A block of data
--- --- ---

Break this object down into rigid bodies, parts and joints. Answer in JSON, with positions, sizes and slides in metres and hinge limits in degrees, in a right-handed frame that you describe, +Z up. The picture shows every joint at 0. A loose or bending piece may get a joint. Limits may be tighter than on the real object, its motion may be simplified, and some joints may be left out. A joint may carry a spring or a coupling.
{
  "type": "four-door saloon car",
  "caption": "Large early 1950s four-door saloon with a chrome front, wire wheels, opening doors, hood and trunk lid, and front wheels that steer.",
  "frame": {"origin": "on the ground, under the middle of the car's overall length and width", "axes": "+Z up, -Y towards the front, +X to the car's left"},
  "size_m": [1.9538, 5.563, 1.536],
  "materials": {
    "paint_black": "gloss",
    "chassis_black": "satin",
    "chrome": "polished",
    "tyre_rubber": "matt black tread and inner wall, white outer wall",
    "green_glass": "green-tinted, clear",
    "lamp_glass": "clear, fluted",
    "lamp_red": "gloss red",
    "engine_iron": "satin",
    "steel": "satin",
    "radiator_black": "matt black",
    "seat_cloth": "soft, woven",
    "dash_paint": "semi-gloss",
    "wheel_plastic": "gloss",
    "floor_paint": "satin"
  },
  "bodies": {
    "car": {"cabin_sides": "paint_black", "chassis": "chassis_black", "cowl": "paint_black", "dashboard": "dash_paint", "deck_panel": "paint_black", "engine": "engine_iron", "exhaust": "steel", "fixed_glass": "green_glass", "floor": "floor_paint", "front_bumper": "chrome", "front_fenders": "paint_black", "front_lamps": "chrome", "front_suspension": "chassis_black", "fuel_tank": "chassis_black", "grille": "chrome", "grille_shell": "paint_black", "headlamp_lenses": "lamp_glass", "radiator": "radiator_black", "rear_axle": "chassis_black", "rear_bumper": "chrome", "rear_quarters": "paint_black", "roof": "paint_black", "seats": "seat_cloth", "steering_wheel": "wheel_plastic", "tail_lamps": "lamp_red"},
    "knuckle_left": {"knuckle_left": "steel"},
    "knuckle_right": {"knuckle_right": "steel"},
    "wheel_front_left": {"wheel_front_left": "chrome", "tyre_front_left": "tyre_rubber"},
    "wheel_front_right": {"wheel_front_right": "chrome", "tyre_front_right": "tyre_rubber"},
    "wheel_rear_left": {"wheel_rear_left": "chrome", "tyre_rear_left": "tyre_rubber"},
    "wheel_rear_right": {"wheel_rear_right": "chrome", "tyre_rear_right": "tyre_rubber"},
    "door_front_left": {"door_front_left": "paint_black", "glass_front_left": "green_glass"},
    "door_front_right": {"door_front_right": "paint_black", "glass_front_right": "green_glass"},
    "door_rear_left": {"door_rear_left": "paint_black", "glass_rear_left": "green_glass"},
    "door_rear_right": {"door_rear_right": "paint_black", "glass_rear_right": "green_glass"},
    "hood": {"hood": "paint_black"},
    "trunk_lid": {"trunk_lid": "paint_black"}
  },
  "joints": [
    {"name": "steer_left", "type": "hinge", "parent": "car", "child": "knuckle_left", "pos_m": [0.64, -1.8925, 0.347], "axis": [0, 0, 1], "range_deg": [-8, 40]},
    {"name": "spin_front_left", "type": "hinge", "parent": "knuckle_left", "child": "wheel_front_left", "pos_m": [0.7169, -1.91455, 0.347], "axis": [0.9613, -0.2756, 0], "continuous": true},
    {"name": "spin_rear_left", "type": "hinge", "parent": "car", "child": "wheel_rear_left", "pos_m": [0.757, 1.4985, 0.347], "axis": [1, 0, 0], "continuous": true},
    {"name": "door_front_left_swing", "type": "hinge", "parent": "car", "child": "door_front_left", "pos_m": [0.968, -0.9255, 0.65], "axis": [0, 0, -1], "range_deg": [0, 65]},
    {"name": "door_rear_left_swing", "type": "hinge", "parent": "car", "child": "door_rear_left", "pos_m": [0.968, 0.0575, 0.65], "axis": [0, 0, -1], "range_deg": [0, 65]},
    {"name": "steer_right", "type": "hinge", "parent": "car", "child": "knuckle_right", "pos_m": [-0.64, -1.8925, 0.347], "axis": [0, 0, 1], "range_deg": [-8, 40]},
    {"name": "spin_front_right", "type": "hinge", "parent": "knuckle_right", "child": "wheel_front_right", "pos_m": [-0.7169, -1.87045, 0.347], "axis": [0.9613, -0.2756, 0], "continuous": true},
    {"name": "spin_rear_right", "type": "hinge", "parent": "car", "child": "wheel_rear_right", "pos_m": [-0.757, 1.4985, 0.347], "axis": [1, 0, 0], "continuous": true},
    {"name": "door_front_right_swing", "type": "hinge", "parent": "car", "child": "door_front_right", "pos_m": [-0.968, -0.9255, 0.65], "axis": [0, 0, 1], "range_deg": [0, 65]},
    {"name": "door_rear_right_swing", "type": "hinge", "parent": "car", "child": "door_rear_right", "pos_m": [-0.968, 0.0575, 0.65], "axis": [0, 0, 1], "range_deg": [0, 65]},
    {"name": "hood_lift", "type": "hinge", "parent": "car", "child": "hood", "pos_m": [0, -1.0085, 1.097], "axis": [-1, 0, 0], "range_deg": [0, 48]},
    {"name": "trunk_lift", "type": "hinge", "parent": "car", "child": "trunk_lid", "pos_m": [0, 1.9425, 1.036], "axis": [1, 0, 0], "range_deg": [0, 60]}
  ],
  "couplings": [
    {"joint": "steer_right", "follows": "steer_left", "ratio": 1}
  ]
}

--- --- ---

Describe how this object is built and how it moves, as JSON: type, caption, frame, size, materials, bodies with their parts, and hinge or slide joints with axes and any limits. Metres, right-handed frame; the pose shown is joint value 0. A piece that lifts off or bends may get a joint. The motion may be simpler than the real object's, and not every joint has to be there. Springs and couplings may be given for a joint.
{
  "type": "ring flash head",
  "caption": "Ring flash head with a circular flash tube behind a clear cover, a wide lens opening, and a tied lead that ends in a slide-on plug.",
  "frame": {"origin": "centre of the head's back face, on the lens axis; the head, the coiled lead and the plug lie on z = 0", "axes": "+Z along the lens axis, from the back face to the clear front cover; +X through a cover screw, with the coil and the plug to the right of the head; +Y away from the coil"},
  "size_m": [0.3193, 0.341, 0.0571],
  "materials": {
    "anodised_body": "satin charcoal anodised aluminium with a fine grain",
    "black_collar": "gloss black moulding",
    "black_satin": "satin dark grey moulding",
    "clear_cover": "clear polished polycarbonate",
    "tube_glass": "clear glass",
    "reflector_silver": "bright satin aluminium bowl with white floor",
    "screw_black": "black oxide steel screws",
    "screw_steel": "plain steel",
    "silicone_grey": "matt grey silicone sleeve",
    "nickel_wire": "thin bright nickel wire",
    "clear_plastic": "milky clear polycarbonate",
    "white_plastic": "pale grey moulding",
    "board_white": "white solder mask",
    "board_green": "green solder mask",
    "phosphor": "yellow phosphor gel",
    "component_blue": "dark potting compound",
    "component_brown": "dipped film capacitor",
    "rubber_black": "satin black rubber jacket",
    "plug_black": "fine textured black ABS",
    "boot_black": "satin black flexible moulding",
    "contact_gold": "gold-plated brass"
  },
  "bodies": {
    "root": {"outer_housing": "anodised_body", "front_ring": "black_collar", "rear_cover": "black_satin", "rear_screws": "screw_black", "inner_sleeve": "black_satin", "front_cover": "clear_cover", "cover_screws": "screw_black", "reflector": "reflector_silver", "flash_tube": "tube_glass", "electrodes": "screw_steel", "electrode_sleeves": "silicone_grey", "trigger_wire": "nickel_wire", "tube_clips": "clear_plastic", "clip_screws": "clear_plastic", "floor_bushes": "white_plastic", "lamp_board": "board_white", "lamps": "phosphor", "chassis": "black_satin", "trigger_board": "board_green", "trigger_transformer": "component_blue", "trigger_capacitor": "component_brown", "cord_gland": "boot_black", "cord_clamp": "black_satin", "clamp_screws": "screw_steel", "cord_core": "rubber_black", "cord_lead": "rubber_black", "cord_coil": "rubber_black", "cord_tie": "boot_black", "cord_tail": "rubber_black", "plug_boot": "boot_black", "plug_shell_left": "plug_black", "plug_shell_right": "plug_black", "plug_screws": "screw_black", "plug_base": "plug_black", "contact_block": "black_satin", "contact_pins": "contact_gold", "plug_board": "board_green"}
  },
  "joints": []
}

--- --- ---

## Problem description
Gather each line in the entries above where the string "JSON" is found.

## Complete response
Break this object down into rigid bodies, parts and joints. Answer in JSON, with positions, sizes and slides in metres and hinge limits in degrees, in a right-handed frame that you describe, +Z up. The picture shows every joint at 0. A loose or bending piece may get a joint. Limits may be tighter than on the real object, its motion may be simplified, and some joints may be left out. A joint may carry a spring or a coupling.
Describe how this object is built and how it moves, as JSON: type, caption, frame, size, materials, bodies with their parts, and hinge or slide joints with axes and any limits. Metres, right-handed frame; the pose shown is joint value 0. A piece that lifts off or bends may get a joint. The motion may be simpler than the real object's, and not every joint has to be there. Springs and couplings may be given for a joint.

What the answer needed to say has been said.